VILLA ROMANA - HOME
VILLA ROMANA - HOME

Monthly Dispatch
Monatsbrief der VILLA ROMANA – September 2023

September came as a storm, suddenly knocking at the door without being expected. The summer was timeless and hot, and the trepidation to come back to more usual rhythms of the year was probably not a shared feeling in the house. The fellows spent very focused first days and weeks of the month in their studios, working hard on the pieces to present for the long-waited appointment of the Open Studios. All four have been balancing energies to juggle their busy schedule, with a calendar of exhibitions, workshops, and lecture performances across Europe and beyond. Their commitment has been extremely generous and meaningful. The feeling of having a full house pulsing with all artists and their creative forces in action was truly special and newly found.
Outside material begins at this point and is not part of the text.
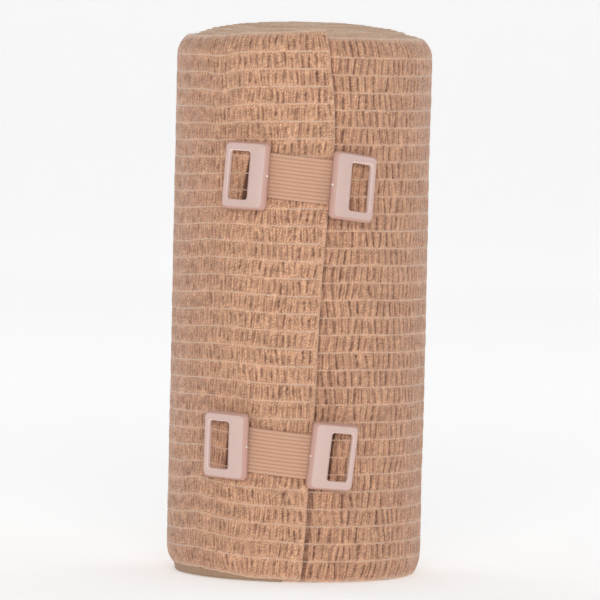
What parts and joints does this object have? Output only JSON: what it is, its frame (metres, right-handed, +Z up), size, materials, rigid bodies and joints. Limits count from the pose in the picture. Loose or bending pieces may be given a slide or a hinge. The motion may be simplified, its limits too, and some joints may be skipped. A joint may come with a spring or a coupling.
{
  "type": "rolled elastic compression bandage with two band clips",
  "caption": "Wide elastic crepe bandage wound into an upright roll, its free end held on the outside by band clips with windowed plastic end frames.",
  "frame": {"origin": "middle of the footprint, on the surface that the roll stands on", "axes": "+Z up along the roll's axis, -Y towards the front where the clips are, +X to the right seen from the front"},
  "size_m": [0.0712, 0.0772, 0.154],
  "materials": {
    "elastic_fabric": "matt puckered crepe with pale threads along its length",
    "frame_plastic": "satin moulded plastic",
    "ribbed_elastic": "matt ribbed elastic webbing"
  },
  "bodies": {
    "root": {"bandage_roll": "elastic_fabric", "upper_clip_left_frame": "frame_plastic", "upper_clip_right_frame": "frame_plastic", "upper_clip_strap": "ribbed_elastic", "lower_clip_left_frame": "frame_plastic", "lower_clip_right_frame": "frame_plastic", "lower_clip_strap": "ribbed_elastic"}
  },
  "joints": []
}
This year has been one of infrastructural reflection and of transition, with the past months having functioned as a moment of grounding a different way of doing things and of relating to each other. The possibility of finally bringing together all the extensive labour of the team, the research and work of the artists, the dedication of the collaborators of Villa Romana, - the very possibility of seeing it materialised in a multiform and surprising exhibition - lit up our spirits with joy and bliss.

Once we released the energies and the pressure of the open studios and its programme with many performances and events, on 18 September we had the pleasure to celebrate another opening, the magnificent Room with A View. Aby Warburg, Florence and the Laboratory of Images, curated by our long-term collaborator, the Kunsthistorisches Institut in Florence (KHI), with the Warburg Institute at the Gallerie degli Uffizi. An historical show not only pondering the work of the art historian Aby Warburg in Florence and its legacy, but also able to bring into an excellent and unique conversation old masters and contemporary artists, like our former Villa Romana 2020 guest artist Malgorzata Mirga-Tas – who chose to be in dialogue with Gentile da Fabriano.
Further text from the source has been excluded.